I am saying, have reasonable and realistic expectations in life. Your goals are not their goals. They are kids. They see no purpose in putting away toys they are going to play with later, sweeping the floor they are going to track new mud on or flushing the toilet that sister is going to use later. They are lost in our world of rules and expectations and cannot fathom our reasoning until years later.
* Kids will mess up your house every day, all day.
* Children don't all successfully, consistently flush the toilet until they are in double digits.
*They will whine. The more people in the radar range, the whinier they could be.
*They will hit, bite, pinch, trip, name-call, push and scratch.
* They will misbehave in public.
*If you cherish it, they will probably break it or lose it.
* If you need it, you won't find it, and they won't remember where they put it.
*They won't make their bed, pick up their coat, put away their shoes or do their daily chores consistently, even though you have told them a bajillion times. Or even a kajillion times.
I could make this list a lot longer, but don't want to depress you with an older mom's honesty. I just want to encourage you to understand reality, so instead of being surprised, which can lead to frustration, which fuels anger, you are ready for real life as a parent.

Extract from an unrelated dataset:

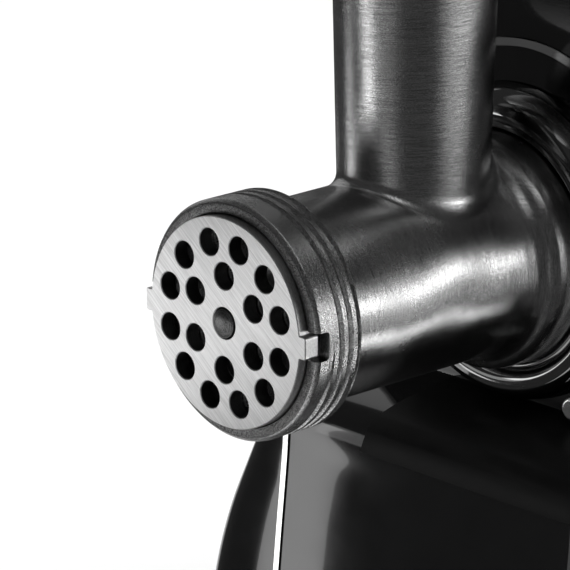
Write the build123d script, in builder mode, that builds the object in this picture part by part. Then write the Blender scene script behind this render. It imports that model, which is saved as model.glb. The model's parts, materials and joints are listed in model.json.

For example: Your goal is to teach your children to put away their belongings after each use so you can maintain a reasonably clean home. Great goal. Great aspiration.
Your reality is you might be doing this the entire time your children are in your home. Understand this. Expect this. Parent this way, continually teaching, explaining, reminding, but knowing you will have to repeat some lessons
This. is. real. parenting. life.
I am not saying you need to want your children to fail or that you don't have high aspirations and prayers for them to be godly, Christians who contribute to their families, their church and society. I am opening your eyes to the reality that failure is going to happen, and you need to have a ready heart.
Have a plan of attack.
What do you desire for your children in areas of grooming, personal diligence, spiritual diligence, manners, work ethic, etc.? Have specific goals that are clearly made known to Trainer and Trainee.
Make sure your goals are in line with their abilities. Pray for wisdom and discernment.
Do your kids know that you want to do everything to please the Lord?
Romans 12:1, "present your bodies a living sacrifice, holy, acceptable to God, which is your reasonable service."
He died for us, we live for Him. We do dishes for Him, we make our beds for Him, and as we get older He will give us more spiritual responsibilities. We need to be faithful in little.
I heard a gifted Bible teacher and counselor once say his first job as a young man was straightening the rows of chairs at their Chapel. He said, "The Lord knew I would need a lot of practice for some day straightening out lives."
Like Samuel in the Temple, our little ones have opportunities to be of some reasonable service to those around them, for the glory and honor of the Lord.
Ann, mother of nine children, once advised me to pray about everything. Pray about poddy training. Pray about biting. Pray about bad habits. Pray about sleeping habits. Pray about everything.
Philippians 4:6, "In everything by prayer and supplication with thanksgiving let your requests be made known unto God."
I have an index card for each child where I date specific prayer requests and answers. You may begin to recognize besetting sins and family patterns.
Expect to have to say EVERY MORNING, "Get up, get dressed, make your bed." This is called our Morning Rule, because I have said it almost every school morning for more years of homeschooling than I want to talk about right now. Do you know, after 22 years, I am STILL reminding children to make their beds?
Do you know, some mornings I still forget, or decide not to, make my bed? If I have to remind myself, I guess I still have to remind them.
Expect to walk into your home and remind them to hang up their coats. It's OK to remind them, you haven't failed as a mother if the 443rd instruction hasn't taken root in their lives, you fail when you get angry or when you STOP instructing on desired behavior.
Do not give up!
Praise is a great fertilizer for repeat performances, along with thankfulness. Yes, we have the right to expect them to remember to hang up their coat, but we can still praise the unprompted action. We can still let them know how they help the family out when they remember to take out the overflowing garbage without prompting.
This is your reality check:
Someday, all your kids will flush the toilet.
Someday, they will have loving relationships with one another.
Someday, your kids will be managing their own homes in a way you never thought capable, because they didn't practice those things in your home.
Someday, your kids will be walking with the Lord and your heart will be rejoicing for the adults they are, but missing the children they were.
Someday, you will be encouraging younger women to Keep on Keeping On.
These are reasonable and realistic expectations if you don't have unreasonable and unrealistic expectations.